===== Given records

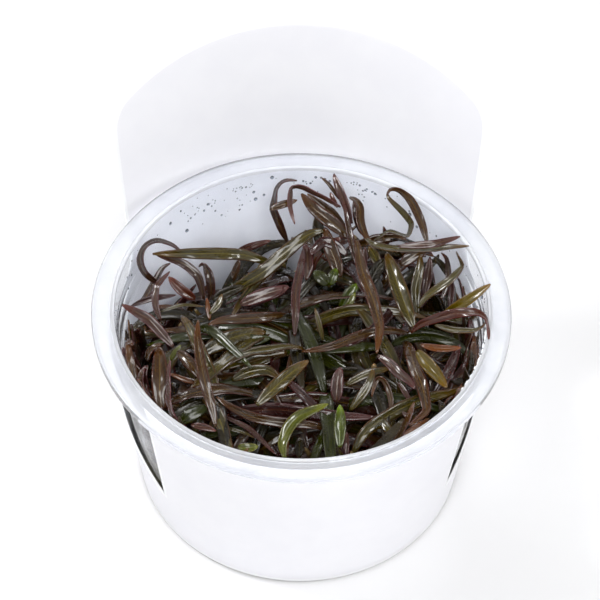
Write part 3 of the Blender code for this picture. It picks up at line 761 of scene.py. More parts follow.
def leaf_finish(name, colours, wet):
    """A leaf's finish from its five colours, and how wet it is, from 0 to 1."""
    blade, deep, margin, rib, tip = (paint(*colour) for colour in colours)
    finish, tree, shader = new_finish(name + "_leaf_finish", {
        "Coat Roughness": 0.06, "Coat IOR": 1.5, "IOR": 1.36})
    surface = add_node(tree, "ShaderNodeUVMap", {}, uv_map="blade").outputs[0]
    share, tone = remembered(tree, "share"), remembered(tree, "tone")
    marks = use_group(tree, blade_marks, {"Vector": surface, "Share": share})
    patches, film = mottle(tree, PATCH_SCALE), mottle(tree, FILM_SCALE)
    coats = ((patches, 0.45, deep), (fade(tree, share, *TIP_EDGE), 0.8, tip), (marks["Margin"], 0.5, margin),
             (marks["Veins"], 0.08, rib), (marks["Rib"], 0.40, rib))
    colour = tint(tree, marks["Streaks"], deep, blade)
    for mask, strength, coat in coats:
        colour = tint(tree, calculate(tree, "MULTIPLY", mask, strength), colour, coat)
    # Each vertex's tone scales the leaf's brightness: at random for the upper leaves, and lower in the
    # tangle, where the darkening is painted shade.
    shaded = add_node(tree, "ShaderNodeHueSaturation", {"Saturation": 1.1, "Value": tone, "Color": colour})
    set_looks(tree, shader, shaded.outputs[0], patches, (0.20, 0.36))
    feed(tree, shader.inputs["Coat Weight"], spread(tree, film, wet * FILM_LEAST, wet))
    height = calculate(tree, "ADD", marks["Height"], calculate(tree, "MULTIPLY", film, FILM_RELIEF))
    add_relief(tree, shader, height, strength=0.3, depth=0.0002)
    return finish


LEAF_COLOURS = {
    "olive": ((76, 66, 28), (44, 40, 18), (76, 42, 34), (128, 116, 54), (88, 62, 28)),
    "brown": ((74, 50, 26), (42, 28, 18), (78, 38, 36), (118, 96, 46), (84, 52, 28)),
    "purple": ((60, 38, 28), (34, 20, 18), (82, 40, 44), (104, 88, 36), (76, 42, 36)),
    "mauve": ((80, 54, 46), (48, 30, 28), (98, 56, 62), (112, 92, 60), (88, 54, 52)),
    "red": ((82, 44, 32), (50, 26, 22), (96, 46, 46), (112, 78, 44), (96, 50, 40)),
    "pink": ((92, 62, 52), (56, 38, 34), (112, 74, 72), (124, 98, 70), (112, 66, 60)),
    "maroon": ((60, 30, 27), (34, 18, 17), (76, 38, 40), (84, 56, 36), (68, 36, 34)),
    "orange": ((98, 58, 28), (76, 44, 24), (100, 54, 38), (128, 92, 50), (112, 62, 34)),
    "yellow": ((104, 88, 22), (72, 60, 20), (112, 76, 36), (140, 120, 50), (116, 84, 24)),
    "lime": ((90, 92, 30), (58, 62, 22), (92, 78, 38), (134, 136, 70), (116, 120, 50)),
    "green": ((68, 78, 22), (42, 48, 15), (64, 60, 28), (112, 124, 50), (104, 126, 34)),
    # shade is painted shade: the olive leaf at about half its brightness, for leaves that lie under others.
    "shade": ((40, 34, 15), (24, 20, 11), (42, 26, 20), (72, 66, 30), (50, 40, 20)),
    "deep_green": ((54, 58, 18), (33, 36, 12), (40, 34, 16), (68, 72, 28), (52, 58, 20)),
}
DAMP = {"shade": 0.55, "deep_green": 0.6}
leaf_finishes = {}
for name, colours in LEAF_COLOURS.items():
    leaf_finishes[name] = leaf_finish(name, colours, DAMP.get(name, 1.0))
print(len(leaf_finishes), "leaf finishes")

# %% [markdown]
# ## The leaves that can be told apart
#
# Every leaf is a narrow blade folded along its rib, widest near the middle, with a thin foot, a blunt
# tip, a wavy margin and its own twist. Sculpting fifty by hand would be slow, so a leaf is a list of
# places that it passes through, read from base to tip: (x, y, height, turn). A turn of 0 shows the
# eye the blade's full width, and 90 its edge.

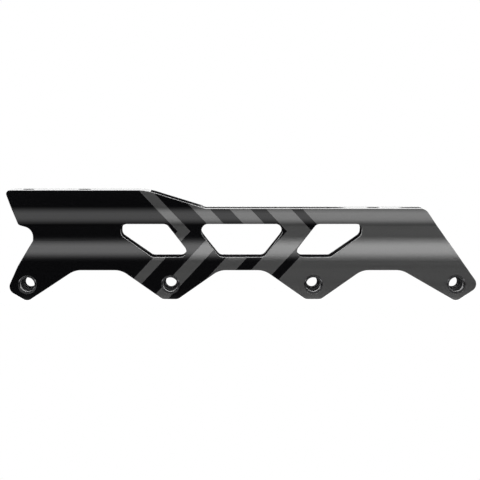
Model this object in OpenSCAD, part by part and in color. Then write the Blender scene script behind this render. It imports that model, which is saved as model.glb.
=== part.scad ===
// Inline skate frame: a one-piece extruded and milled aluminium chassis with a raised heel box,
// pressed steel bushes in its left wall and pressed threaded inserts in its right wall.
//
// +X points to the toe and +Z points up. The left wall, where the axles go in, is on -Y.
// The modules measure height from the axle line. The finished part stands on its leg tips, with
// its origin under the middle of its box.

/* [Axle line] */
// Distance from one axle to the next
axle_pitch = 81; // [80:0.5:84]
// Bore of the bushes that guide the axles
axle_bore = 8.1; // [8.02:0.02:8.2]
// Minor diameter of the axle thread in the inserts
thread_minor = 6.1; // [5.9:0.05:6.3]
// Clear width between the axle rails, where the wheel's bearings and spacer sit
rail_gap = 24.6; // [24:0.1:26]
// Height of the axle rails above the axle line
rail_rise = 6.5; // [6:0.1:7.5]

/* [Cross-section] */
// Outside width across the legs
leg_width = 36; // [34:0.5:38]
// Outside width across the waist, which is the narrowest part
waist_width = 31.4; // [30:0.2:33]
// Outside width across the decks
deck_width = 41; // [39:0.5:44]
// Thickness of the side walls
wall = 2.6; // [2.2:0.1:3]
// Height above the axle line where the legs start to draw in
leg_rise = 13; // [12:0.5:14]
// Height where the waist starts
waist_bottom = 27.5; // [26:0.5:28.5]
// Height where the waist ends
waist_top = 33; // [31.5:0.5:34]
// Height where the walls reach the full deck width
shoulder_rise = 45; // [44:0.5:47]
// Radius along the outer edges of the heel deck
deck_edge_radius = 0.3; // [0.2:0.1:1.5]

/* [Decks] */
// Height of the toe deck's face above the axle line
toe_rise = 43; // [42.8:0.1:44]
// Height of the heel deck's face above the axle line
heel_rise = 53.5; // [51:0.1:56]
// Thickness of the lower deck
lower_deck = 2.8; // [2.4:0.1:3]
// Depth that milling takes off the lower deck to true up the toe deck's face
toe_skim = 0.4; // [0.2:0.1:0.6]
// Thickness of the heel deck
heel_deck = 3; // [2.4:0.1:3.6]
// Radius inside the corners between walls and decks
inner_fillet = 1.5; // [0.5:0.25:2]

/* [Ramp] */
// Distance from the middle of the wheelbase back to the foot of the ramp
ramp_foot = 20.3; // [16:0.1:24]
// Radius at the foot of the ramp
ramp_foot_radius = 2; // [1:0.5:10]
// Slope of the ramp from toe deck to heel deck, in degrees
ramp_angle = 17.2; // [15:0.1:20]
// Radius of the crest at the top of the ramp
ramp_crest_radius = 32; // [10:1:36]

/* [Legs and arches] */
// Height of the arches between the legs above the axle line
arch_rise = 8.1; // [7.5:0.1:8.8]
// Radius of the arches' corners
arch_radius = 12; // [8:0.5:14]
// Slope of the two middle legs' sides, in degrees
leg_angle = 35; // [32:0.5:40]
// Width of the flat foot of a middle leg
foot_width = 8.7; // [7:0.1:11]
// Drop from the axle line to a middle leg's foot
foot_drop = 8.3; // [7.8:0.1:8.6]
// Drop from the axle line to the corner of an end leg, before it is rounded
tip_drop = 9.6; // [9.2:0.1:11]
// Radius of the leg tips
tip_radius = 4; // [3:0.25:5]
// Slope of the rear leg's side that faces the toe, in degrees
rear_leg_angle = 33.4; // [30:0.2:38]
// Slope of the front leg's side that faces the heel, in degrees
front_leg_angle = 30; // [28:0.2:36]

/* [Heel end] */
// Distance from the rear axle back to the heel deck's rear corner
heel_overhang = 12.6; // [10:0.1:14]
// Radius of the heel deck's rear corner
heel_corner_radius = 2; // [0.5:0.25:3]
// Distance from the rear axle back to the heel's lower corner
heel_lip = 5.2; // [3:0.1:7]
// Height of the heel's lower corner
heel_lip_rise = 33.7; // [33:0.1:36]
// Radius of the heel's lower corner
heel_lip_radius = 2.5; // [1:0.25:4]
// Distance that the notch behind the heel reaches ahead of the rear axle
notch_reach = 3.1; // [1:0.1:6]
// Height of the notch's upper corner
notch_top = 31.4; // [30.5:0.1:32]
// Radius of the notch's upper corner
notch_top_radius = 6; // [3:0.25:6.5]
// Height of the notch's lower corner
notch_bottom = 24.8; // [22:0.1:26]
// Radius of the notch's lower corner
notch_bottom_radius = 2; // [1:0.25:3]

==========

Goal:
Tally up the lines in the preceding listing that contain the string "behind". Respond with the number and nothing else.

Full output:
2